The above keys of the ``.npz`` have corresponding data associated to them, which can be read using:

.. code-block:: shell

  variable = npzfile['{key}']

More specifically, the frequencies for naive estimates can be accessed through the ``'freqs'`` key, whereas the ones for averaged 
estimates of the spectral densitities can be accessed through the ``'avg_freqs'`` key. Additionally, the CSD can be read using the 
``'csd'`` key and the average CSD can be found with the key ``'avg_csd'``. Analogously, one can load the PSDs of the interferometers.
One can also read the times associated to these spectral densities by using the keys ``'{insert_spectral_density}_times'``. If the ``--calc_coh`` 
argument was set to ``True`` during the analysis, the coherence information will also be stored in this file under the ``'coherence'`` key
together with the PSDs, CSD and amount of segments used to compute coherence. 

.. note::
  
  Depending on the parameters used to run ``pygwb_pipe``, some keys above might not have a avalue associated to them.

A second file contains the actual point estimate spectrum, variance spectrum, point estimate and variance. These can be found in:

.. code-block:: shell

  point_estimate_sigma_{start_time_of_job}_{job_duration}.npz

This file can be read in similarly to the previous file, and has the following keys:

.. code-block:: shell

  ['frequencies', 'frequency_mask', 'point_estimate_spectrum', 'sigma_spectrum',
  'point_estimate', 'sigma', 'point_estimate_spectrogram', 'sigma_spectrogram',
  'badGPStimes', 'delta_sigma_alphas', 'delta_sigma_times', 'delta_sigma_values',
  'naive_sigma_values', 'slide_sigma_values', 'ifo_1_gates', 'ifo_1_gate_pad',
  'ifo_2_gates', 'ifo_2_gate_pad']

.. note::
  
  Depending on the parameters used to run ``pygwb_pipe``, some keys above might not have a avalue associated to them,
  in particular the ones related to gating and the delta sigma cut.

The file and associated keys can be read in via the same code as the one shown above. The ``'frequencies'`` key reads 
the frequencies corresponding to those of the ``point_estimate_spectrum``, which can in turn be 
read using the key that is called the same. The spectrograms are read in a  nalogously, but with spectrogram at the end of the name
instead of spectrum. The key ``'frequency_mask'`` provides information about the frequencies which were notched, i.e. not used, in the analysis. 
The overall point estimate and its standard deviation can be loaded using the ``'point_estimate'`` and  the ``'sigma'`` keys.

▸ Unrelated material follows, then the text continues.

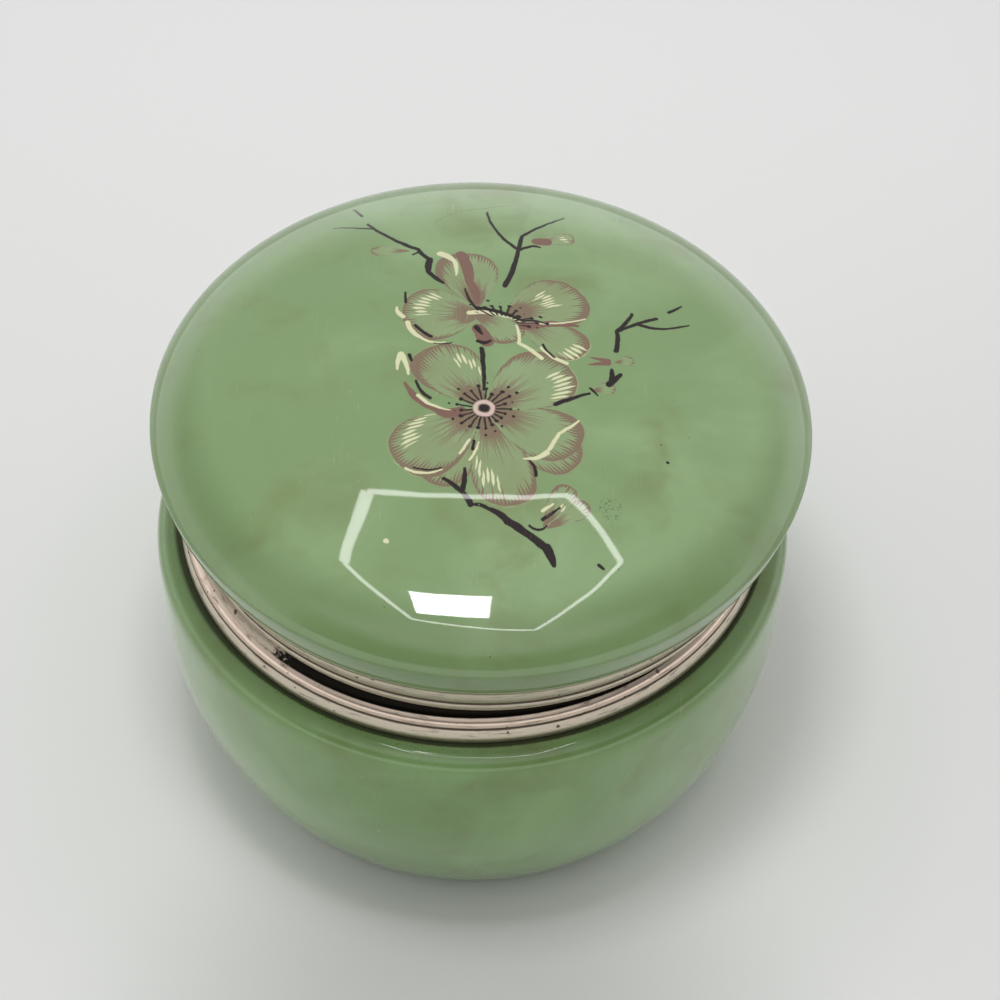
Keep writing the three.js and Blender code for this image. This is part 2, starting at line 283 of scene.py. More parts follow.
# each petal: its middle, the way it points in degrees, its length, half of its spread in degrees, its lean,
# and its finish: how much thicker its edge is to the left, and where its light strokes lie
branch = {
    "petals": [
        # the lower blossom's two turned edges, then its five petals
        {"middle": (0.3, -9.4), "axis": -36, "size": (18.8, 25), "lean": 0, "finish": (0.05, 0, -1)},
        {"middle": (0.3, -9.4), "axis": 243, "size": (17.6, 26), "lean": 0, "finish": (0.02, 0, -1)},
        {"middle": (0.3, -9.4), "axis": -77, "size": (20.0, 27), "lean": 0.06, "finish": (0.07, -0.42, 0.7)},
        {"middle": (0.3, -9.4), "axis": -27, "size": (17.0, 34), "lean": 0.1, "finish": (0.13, 0, -1)},
        {"middle": (0.3, -9.4), "axis": 221, "size": (18.0, 37), "lean": 0.02, "finish": (0.13, -0.5, 0.72)},
        {"middle": (0.3, -9.4), "axis": 123, "size": (16.2, 38), "lean": 0.12, "finish": (0.16, -0.5, 0.68)},
        {"middle": (0.3, -9.4), "axis": 39, "size": (17.0, 41), "lean": -0.04, "finish": (0.1, -0.35, 0.78)},
        # the upper blossom, which is seen partly from its side
        {"middle": (4.5, 11.5), "axis": -34, "size": (14.6, 28), "lean": 0.06, "finish": (0.12, -0.1, 0.86)},
        {"middle": (3.4, 11.6), "axis": 28, "size": (14.4, 46), "lean": -0.14, "finish": (-0.14, 0.1, 0.52)},
        {"middle": (-1.2, 13.2), "axis": 101, "size": (14.4, 40), "lean": 0.1, "finish": (0.2, 0, -1)},
        {"middle": (-0.6, 11.6), "axis": 182, "size": (13.4, 52), "lean": -0.04, "finish": (0.1, -0.32, 0.72)},
        {"middle": (-2.2, 12.4), "axis": -42, "size": (10.2, 33), "lean": 0.12, "finish": (-0.14, 0, -1)},
        # buds
        {"middle": (-13.0, 27.6), "axis": 178, "size": (7.0, 20), "lean": 0, "finish": (0, 0, -1)},
        {"middle": (8.4, 31.4), "axis": 12, "size": (6.8, 26), "lean": 0, "finish": (0, 0, 0.7)},
        {"middle": (10.6, -32.4), "axis": -322, "size": (8.4, 22), "lean": 0, "finish": (0.1, 0, -1)},
        {"middle": (10.0, -32.2), "axis": 62, "size": (9.2, 24), "lean": 0, "finish": (0.1, -0.4, 0.5)},
        {"middle": (17.6, -4.6), "axis": 20, "size": (4.2, 32), "lean": 0, "finish": (0.1, 0, -1)},
        {"middle": (21.4, 2.2), "axis": 16, "size": (3.4, 34), "lean": 0, "finish": (0.05, 0, -1)},
    ],
    # places along each stroke, its width at the start and at the end, and how far it bows to the left
    "mauve": [
        {"path": [(-4.4, 26.6), (-2.8, 19.6), (-1.4, 14.6)], "width": (1.0, 0.5), "bow": 0.3},
        {"path": [(-12.6, -4.4), (-7.8, -9.6), (-3.6, -10.2)], "width": (0.3, 1.1), "bow": -0.7},
        {"path": [(6.4, 9.2), (15.4, 10.0)], "width": (0.9, 0.3), "bow": 0.5},
        {"path": [(-1.2, 8.4), (0.4, 5.4)], "width": (1.0, 1.2), "bow": 0},
        {"path": [(8.4, 31.2), (10.2, 31.2)], "width": (0.9, 0.9), "bow": 0},
        {"path": [(20.4, 2.4), (17.4, 2.9)], "width": (0.5, 0.1), "bow": 0},
        {"path": [(20.4, 1.9), (17.0, 1.3)], "width": (0.5, 0.1), "bow": 0},
    ],
    "light": [
        {"path": [(-14.7, 13.0), (-13.6, 10.8)], "width": (0.2, 0.45), "bow": -0.3},
        {"path": [(-12.8, 9.4), (-10.4, 5.9), (-6.5, 4.9)], "width": (0.45, 0.12), "bow": -0.5},
        {"path": [(-7.9, 26.8), (-5.6, 25.0), (-5.1, 21.2)], "width": (0.65, 0.15), "bow": 0.2},
        {"path": [(-2.6, 12.0), (5.8, 10.4)], "width": (0.5, 0.22), "bow": 0.8},
        {"path": [(5.2, 9.4), (5.6, 5.2), (9.4, 2.0)], "width": (0.2, 0.36), "bow": 0.3},
        {"path": [(6.1, 10.3), (16.6, 11.8)], "width": (0.15, 0.15), "bow": -0.8},
        {"path": [(9.3, 4.5), (13.6, 1.2)], "width": (0.2, 0.34), "bow": -0.4},
        {"path": [(-13.6, 2.2), (-14.0, -1.3)], "width": (0.5, 0.2), "bow": -0.2},
        {"path": [(-13.4, 1.8), (-12.2, -2.4)], "width": (0.5, 0.2), "bow": 0.2},
        {"path": [(-10.4, -7.0), (-5.2, -9.9)], "width": (0.35, 0.12), "bow": -0.6},
        {"path": [(-11.8, -22.0), (-6.1, -22.1)], "width": (0.25, 0.15), "bow": -0.8},
        {"path": [(15.5, -11.1), (12.4, -13.9), (10.8, -17.3)], "width": (0.18, 0.34), "bow": 0.1},
        {"path": [(10.4, -18.0), (6.8, -19.4)], "width": (0.5, 0.15), "bow": 0.5},
        {"path": [(-1.9, -16.0), (-3.3, -18.8)], "width": (0.2, 0.2), "bow": 0},
        {"path": [(-0.4, -16.4), (-1.8, -20.0)], "width": (0.12, 0.2), "bow": 0.2},
        {"path": [(9.9, -29.2), (11.6, -27.8)], "width": (0.3, 0.15), "bow": 0},
        {"path": [(-14.3, -35.2), (-14.1, -35.4)], "width": (0.42, 0.3), "bow": 0},
    ],
    "hair": [
        {"path": [(-9.0, 35.9), (-6.1, 38.8), (-0.3, 40.7), (3.9, 41.8)], "width": (0.03, 0.05), "bow": 0.3},
    ],
    "dark": [
        # twigs
        {"path": [(-26.8, 35.5), (-19.8, 34.3)], "width": (0.1, 0.22), "bow": 0.1},
        {"path": [(-23.6, 41.6), (-22.0, 38.8)], "width": (0.16, 0.28), "bow": 0},
        {"path": [(-20.8, 35.9), (-16.9, 31.6), (-11.8, 28.0), (-9.7, 25.2)],
         "width": (0.25, 0.42), "bow": -0.2},
        {"path": [(-9.7, 25.2), (-9.8, 22.1), (-7.3, 19.2)], "width": (0.6, 0.3), "bow": -0.1},
        {"path": [(3.2, 19.0), (5.3, 28.6)], "width": (0.5, 0.34), "bow": -0.3},
        {"path": [(-0.2, 39.4), (1.5, 33.8), (5.3, 28.6)], "width": (0.2, 0.32), "bow": -0.3},
        {"path": [(13.2, 39.0), (5.9, 32.5)], "width": (0.14, 0.34), "bow": -0.2},
        {"path": [(5.9, 32.5), (5.3, 28.6)], "width": (0.34, 0.4), "bow": 0},
        {"path": [(5.3, 28.4), (7.6, 29.8), (9.0, 29.6)], "width": (0.34, 0.2), "bow": 0.1},
        {"path": [(24.5, 14.0), (21.9, 9.5), (21.7, 4.8)], "width": (0.3, 0.4), "bow": 0.2},
        {"path": [(22.0, 9.4), (28.6, 13.6)], "width": (0.3, 0.34), "bow": 0.2},
        {"path": [(25.6, 11.6), (29.4, 11.2), (34.1, 13.1)], "width": (0.34, 0.16), "bow": -0.2},
        {"path": [(30.8, 15.6), (33.1, 17.6)], "width": (0.3, 0.14), "bow": 0},
        {"path": [(21.0, 0.5), (20.9, -2.2)], "width": (0.3, 0.5), "bow": 0},
        {"path": [(22.4, -0.4), (20.5, -2.8)], "width": (0.34, 0.6), "bow": 0},
        {"path": [(11.8, -7.9), (17.2, -5.1)], "width": (0.42, 0.28), "bow": 0.1},
        {"path": [(-0.4, 3.7), (0.2, -5.4)], "width": (0.42, 0.26), "bow": 0.1},
        {"path": [(-5.8, -23.8), (-2.8, -26.2), (-1.4, -28.6)], "width": (0.3, 0.5), "bow": 0.1},
        {"path": [(-2.5, -21.8), (-2.8, -26.0)], "width": (0.26, 0.44), "bow": 0.2},
        {"path": [(-1.6, -28.6), (1.4, -29.2), (4.4, -31.4)], "width": (0.14, 0.62), "bow": 0.3},
        {"path": [(4.4, -31.2), (8.4, -34.1), (11.0, -36.2)], "width": (0.62, 0.66), "bow": 0},
        {"path": [(10.6, -35.8), (11.8, -38.6)], "width": (0.85, 0.4), "bow": 0.1},
        # accents
        {"path": [(-13.5, 16.7), (-13.3, 14.2)], "width": (0.2, 0.26), "bow": 0},
        {"path": [(-11.5, 8.8), (-8.8, 6.2)], "width": (0.3, 0.3), "bow": -0.2},
        {"path": [(-8.3, 4.7), (-5.4, 4.9)], "width": (0.12, 0.12), "bow": -0.3},
        {"path": [(-3.5, 17.8), (-1.2, 12.8)], "width": (0.16, 0.3), "bow": -0.4},
        {"path": [(-1.4, 13.2), (6.4, 10.4), (10.4, 9.9)], "width": (0.4, 0.1), "bow": 0.5},
        {"path": [(9.6, 5.2), (11.6, 2.4)], "width": (0.2, 0.16), "bow": -0.2},
        {"path": [(-12.3, 2.0), (-11.7, 0.6)], "width": (0.3, 0.2), "bow": 0},
        {"path": [(-10.9, -3.8), (-8.5, -7.5)], "width": (0.2, 0.34), "bow": -0.4},
        {"path": [(-10.6, -21.7), (-6.2, -21.7)], "width": (0.16, 0.16), "bow": -0.5},
        {"path": [(-1.2, -16.2), (-1.3, -18.0)], "width": (0.26, 0.26), "bow": 0},
        {"path": [(7.8, -19.9), (8.8, -22.6)], "width": (0.2, 0.34), "bow": 0.3},
        {"path": [(10.0, -30.8), (12.6, -28.4)], "width": (0.32, 0.16), "bow": 0},
        {"path": [(8.0, -32.0), (10.6, -31.9)], "width": (0.26, 0.2), "bow": -0.7},
        {"path": [(-1.4, 8.6), (-0.4, 7.0)], "width": (0.5, 0.2), "bow": 0},
        {"path": [(-1.0, 5.4), (1.0, 5.6)], "width": (0.4, 0.3), "bow": -0.4},
        {"path": [(-12.4, 28.6), (-11.4, 27.6), (-12.6, 26.6)], "width": (0.22, 0.2), "bow": 0},
        {"path": [(17.4, -4.0), (18.6, -5.4)], "width": (0.25, 0.15), "bow": 0},
        # two flecks beside the branch
        {"path": [(29.7, -17.8), (29.9, -17.9)], "width": (0.26, 0.2), "bow": 0},
        {"path": [(18.8, -37.9), (19.6, -38.5)], "width": (0.3, 0.2), "bow": 0},
    ],
    "stamens": [
        {"middle": (0.3, -9.4), "turn": 0, "size": (1.2, 1.2), "cut": -9, "count": 21},
        {"middle": (3.0, 9.9), "turn": -20, "size": (1.5, 1.0), "cut": 0.5, "count": 23},
    ],
    "edge": 0.07, "waver": 0.35, "waverSize": 1.6, "tintShare": 0.3, "mauveShare": 0.8,
    "tint": (0.33, 0.35, 0.21, 1), "hairInk": (0.13, 0.18, 0.07, 1),
    "mauveInk": (0.195, 0.105, 0.078, 1), "lightInk": (0.66, 0.66, 0.42, 1),
    "darkInk": (0.010, 0.003, 0.003, 1), "ringInk": (0.62, 0.46, 0.42, 1),
}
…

The output of the data quality checks in ``pygwb`` are also saved in the same file. The output of the delta sigma cut is stored in 
different keys. First, one can find the times which are not allowed in the analysis using the key ``'badGPStimes'``, i.e., the 
times that do not pass the cut. The spectral indices used for the delta sigma cut are stored in ``'delta_sigma_alphas'``, times 
in ``'delta_sigma_times'``, and the actual values of the computed delta sigmas can be found through the ``'delta_sigma_values'`` key. 
The cut computes both the naive and sliding sigma values, which are also stored in the keys ``'naive_sigma_values'`` and ``'slide_sigma_values'``.

If gating was applied during the analysis, the gated times are saved in ``'ifo_{i}_gates'`` where ``i`` can be 1 or 2, labeling the interferometer.
The ``'ifo_{i}_gate_pad'`` refers to the value of the parameter ``gate_tpad`` during the analysis.

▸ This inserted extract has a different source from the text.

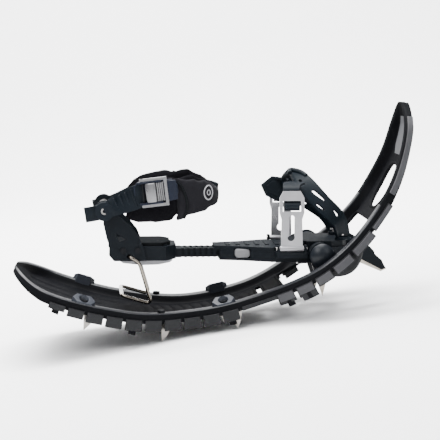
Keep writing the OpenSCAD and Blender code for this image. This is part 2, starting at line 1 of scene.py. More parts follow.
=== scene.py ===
"""Looks of the flexible snowshoe with its step-in binding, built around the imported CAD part."""

import json
import math

import bmesh
import bpy
from mathutils import Matrix, Vector, noise
from mathutils.bvhtree import BVHTree

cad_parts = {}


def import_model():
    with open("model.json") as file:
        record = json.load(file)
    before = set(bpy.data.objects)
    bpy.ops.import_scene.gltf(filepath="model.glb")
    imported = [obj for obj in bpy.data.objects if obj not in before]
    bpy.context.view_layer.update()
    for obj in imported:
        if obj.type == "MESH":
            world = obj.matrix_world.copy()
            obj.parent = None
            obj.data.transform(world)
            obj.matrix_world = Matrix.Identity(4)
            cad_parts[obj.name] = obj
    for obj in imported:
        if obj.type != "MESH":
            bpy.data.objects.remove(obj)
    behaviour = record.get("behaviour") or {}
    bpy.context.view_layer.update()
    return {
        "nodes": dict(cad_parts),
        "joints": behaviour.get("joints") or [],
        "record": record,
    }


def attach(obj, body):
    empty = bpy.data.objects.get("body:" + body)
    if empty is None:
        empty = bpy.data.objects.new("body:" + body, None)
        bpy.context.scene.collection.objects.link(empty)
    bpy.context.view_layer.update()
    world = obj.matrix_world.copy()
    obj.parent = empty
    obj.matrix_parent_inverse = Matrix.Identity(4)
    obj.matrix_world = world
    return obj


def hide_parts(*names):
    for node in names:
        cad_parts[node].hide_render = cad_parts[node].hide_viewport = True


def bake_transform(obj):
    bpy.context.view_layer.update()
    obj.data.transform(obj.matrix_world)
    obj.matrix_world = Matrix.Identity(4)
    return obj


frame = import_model()
scene = bpy.context.scene
NODES = frame["nodes"]
JOINTS = {j["name"]: j for j in frame["joints"]}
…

To conclude, if the script was run with ``--pickle_out True``, a ``pickle`` file will be present in the output directory, containing a pickled
version of the baseline. This contains all the information present in the other two ``npz`` files, but allows the user to create a baseline object
from this ``pickle`` file. More information about how to create a baseline from such a file can be found `here <api/pygwb.baseline.Baseline.html#pygwb.baseline.Baseline.load_from_pickle>`_.

.. warning::

  Saving ``pickle`` files can take up a lot of memory. Furthermore, loading in a baseline from ``pickle`` file can take quite some time. Working 
  with ``npz`` files is therefore recommended, when possible.

.. note::
  
  Depending on the parameters used to run ``pygwb_pipe``, the output of the script and amount of files might differ from the one described here.

This tutorial provides a brief overview of the ``pygwb_pipe`` script and how to run it for one job, i.e., a small stretch of data. In practice, 
however, one probably wants to analyze months, if not years, of data. To address this need, ``pygwb_pipe`` can be run on multiple jobs, i.e., different
stretches of data, through parallelization using Condor (more information about Condor can be found `here <https://htcondor.readthedocs.io/en/latest/index.html>`_).
The concrete implementation within the ``pygwb`` package is outlined in the `following tutorial <multiple_jobs.html>`_.